- **EXERCISE**
Quote exactly, and only, the lines from the one with "the next bend" down to the one with "from mathutils import Matrix, Vector", both included.

- **RECORDS**
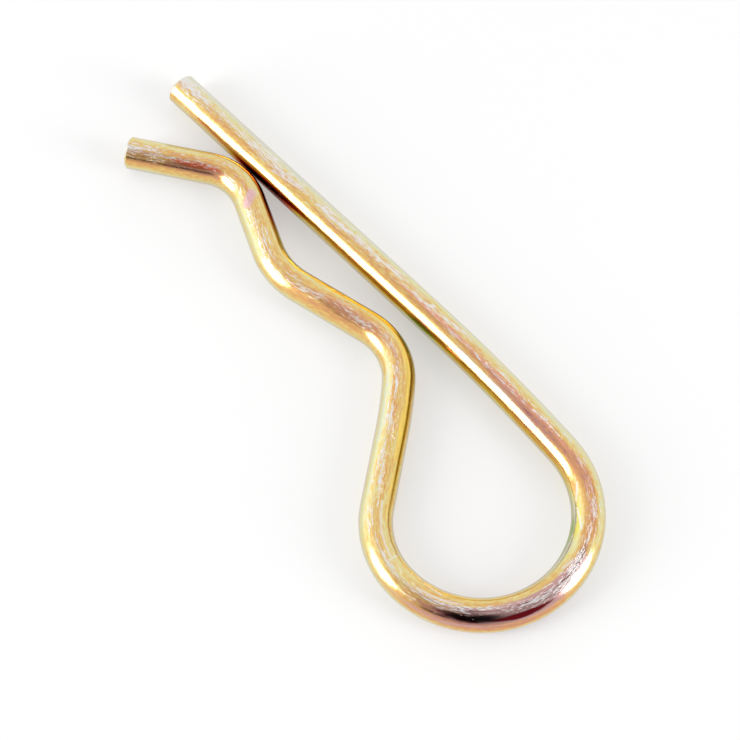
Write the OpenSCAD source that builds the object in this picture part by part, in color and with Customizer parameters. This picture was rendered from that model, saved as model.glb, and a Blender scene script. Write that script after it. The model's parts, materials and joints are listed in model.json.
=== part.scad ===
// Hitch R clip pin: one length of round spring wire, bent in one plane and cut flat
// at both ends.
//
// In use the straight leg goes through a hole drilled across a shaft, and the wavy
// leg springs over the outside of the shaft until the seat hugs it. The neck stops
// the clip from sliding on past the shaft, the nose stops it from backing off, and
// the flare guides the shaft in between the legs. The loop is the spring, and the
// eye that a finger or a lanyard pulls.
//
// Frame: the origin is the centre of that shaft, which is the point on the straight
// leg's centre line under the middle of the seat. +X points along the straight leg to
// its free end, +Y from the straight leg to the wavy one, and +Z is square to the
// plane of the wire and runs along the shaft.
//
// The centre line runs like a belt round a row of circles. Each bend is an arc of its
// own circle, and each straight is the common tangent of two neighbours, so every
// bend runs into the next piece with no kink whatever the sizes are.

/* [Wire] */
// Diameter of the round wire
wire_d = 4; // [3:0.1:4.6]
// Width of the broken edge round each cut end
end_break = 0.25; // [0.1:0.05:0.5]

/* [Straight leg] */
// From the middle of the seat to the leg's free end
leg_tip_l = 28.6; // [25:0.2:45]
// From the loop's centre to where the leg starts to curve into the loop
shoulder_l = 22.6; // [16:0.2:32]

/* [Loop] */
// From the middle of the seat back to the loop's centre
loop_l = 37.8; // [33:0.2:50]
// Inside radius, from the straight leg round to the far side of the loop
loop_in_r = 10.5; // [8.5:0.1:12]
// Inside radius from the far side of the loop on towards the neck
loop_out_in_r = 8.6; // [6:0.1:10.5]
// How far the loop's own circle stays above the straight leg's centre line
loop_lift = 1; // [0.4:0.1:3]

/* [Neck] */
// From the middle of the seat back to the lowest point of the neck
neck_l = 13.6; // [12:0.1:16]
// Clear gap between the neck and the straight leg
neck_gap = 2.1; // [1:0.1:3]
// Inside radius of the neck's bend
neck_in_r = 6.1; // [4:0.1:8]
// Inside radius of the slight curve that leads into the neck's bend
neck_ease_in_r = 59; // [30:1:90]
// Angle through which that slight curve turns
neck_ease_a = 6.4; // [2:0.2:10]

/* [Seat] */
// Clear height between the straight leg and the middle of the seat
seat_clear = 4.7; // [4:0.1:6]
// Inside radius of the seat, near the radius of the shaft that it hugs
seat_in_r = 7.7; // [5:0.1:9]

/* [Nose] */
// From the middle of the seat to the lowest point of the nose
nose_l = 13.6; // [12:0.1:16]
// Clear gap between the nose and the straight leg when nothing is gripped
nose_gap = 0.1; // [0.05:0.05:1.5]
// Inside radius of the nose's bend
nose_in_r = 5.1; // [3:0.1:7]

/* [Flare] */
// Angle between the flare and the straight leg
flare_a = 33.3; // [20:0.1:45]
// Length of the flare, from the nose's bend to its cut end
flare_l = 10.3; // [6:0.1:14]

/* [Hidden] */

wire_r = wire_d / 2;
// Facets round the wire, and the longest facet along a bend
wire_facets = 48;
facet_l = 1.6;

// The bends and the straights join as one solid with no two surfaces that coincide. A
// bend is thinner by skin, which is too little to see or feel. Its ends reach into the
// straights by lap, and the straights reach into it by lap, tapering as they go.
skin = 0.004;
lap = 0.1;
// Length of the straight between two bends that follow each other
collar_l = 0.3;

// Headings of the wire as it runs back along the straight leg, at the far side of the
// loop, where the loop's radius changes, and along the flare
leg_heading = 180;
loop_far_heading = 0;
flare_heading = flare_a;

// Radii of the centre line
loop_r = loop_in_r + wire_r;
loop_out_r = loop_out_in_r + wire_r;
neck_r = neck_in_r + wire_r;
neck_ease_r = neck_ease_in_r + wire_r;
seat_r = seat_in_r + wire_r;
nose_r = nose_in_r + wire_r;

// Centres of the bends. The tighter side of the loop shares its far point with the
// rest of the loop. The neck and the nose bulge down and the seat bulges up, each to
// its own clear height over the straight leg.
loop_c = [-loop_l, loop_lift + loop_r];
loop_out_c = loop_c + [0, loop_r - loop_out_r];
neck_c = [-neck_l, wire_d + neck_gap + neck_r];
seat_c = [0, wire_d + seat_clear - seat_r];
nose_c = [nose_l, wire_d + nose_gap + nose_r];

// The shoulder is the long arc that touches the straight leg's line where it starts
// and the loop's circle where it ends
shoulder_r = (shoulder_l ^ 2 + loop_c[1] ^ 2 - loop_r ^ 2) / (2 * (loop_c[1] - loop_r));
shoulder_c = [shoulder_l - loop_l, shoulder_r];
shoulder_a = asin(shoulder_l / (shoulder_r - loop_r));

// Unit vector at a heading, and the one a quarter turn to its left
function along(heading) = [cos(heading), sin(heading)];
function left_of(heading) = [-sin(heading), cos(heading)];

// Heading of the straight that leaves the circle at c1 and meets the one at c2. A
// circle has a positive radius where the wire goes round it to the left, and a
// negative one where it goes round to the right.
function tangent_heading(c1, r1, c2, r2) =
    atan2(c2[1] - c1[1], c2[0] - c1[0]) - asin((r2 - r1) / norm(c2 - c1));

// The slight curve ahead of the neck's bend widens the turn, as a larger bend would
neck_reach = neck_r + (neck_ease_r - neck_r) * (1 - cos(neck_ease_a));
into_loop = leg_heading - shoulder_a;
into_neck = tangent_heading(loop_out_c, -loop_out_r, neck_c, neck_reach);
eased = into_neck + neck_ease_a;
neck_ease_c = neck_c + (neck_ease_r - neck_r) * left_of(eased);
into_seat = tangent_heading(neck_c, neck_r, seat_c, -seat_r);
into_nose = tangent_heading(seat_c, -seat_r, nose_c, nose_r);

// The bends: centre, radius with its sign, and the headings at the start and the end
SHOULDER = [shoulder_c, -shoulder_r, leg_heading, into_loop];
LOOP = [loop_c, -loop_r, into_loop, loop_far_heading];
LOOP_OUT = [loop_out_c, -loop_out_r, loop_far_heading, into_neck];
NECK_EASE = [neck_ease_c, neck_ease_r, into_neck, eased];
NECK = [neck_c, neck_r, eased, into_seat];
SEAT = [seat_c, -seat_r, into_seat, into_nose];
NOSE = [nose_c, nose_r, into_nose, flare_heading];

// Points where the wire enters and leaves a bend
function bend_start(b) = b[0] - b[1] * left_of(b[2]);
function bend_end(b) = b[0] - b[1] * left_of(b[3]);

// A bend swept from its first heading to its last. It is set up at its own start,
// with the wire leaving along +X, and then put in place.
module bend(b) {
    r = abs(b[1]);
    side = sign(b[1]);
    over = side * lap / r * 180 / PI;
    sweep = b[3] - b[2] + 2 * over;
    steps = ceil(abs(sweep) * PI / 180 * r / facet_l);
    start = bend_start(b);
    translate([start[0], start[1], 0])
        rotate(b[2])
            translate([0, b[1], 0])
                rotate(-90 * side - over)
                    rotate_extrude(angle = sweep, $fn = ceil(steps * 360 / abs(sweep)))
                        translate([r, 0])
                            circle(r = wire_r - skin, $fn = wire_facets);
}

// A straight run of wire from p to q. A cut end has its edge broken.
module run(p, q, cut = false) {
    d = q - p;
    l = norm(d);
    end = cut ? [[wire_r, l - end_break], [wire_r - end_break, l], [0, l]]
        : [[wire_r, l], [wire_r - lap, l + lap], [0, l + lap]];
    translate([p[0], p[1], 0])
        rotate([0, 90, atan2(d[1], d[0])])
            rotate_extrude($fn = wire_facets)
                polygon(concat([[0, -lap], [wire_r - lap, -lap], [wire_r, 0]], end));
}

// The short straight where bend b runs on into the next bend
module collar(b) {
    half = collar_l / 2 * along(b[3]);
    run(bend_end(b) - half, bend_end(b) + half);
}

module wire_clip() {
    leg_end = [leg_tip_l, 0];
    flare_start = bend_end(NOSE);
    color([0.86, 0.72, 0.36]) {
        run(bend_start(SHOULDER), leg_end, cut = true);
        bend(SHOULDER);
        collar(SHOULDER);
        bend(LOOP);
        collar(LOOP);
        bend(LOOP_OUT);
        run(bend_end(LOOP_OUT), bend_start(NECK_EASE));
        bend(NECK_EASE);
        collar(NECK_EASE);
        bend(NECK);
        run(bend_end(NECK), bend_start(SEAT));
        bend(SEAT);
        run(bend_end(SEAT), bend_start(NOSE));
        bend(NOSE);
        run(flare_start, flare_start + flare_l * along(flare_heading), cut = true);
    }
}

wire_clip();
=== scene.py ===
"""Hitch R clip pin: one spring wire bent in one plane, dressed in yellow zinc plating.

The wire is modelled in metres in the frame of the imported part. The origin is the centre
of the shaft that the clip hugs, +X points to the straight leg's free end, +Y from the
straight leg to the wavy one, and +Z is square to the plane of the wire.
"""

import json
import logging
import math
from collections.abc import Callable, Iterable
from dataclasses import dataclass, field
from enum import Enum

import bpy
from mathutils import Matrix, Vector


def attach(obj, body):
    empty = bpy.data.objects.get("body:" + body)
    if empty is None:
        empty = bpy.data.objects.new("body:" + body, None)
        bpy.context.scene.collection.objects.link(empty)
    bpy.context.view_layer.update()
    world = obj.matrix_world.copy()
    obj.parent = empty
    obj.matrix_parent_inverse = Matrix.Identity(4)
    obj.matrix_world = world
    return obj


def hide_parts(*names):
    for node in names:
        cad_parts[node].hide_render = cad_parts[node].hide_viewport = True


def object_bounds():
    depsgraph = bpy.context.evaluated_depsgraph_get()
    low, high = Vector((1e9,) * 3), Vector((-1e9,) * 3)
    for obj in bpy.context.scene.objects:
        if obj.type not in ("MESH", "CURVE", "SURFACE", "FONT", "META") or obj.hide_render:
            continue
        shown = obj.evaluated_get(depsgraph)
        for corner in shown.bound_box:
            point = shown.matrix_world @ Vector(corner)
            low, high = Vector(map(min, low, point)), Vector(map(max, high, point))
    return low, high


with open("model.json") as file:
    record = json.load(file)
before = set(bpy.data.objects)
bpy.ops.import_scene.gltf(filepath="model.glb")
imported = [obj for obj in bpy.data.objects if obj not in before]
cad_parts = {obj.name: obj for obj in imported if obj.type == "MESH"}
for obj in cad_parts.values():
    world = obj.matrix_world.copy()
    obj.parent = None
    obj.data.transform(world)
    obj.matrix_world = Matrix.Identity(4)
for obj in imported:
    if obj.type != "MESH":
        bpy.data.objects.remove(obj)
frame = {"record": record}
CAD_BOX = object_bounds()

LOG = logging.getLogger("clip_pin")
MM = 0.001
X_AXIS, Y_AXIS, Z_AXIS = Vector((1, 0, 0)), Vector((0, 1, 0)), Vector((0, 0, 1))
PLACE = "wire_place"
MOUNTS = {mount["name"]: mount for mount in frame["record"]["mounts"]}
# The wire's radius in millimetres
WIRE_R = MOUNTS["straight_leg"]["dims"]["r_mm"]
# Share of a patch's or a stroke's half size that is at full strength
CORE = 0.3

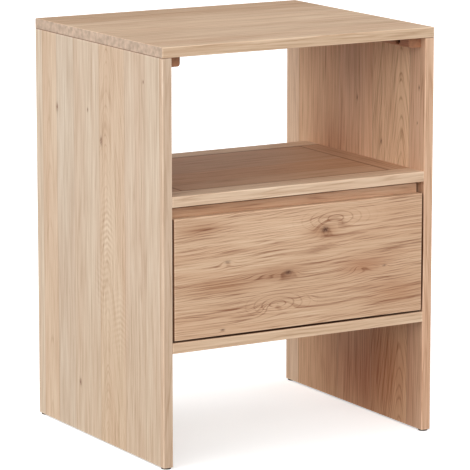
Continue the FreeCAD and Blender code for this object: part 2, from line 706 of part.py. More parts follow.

- **EXERCISE SOLUTION**
// The short straight where bend b runs on into the next bend
module collar(b) {
    half = collar_l / 2 * along(b[3]);
    run(bend_end(b) - half, bend_end(b) + half);
}

module wire_clip() {
    leg_end = [leg_tip_l, 0];
    flare_start = bend_end(NOSE);
    color([0.86, 0.72, 0.36]) {
        run(bend_start(SHOULDER), leg_end, cut = true);
        bend(SHOULDER);
        collar(SHOULDER);
        bend(LOOP);
        collar(LOOP);
        bend(LOOP_OUT);
        run(bend_end(LOOP_OUT), bend_start(NECK_EASE));
        bend(NECK_EASE);
        collar(NECK_EASE);
        bend(NECK);
        run(bend_end(NECK), bend_start(SEAT));
        bend(SEAT);
        run(bend_end(SEAT), bend_start(NOSE));
        bend(NOSE);
        run(flare_start, flare_start + flare_l * along(flare_heading), cut = true);
    }
}

wire_clip();
=== scene.py ===
"""Hitch R clip pin: one spring wire bent in one plane, dressed in yellow zinc plating.

The wire is modelled in metres in the frame of the imported part. The origin is the centre
of the shaft that the clip hugs, +X points to the straight leg's free end, +Y from the
straight leg to the wavy one, and +Z is square to the plane of the wire.
"""

import json
import logging
import math
from collections.abc import Callable, Iterable
from dataclasses import dataclass, field
from enum import Enum

import bpy
from mathutils import Matrix, Vector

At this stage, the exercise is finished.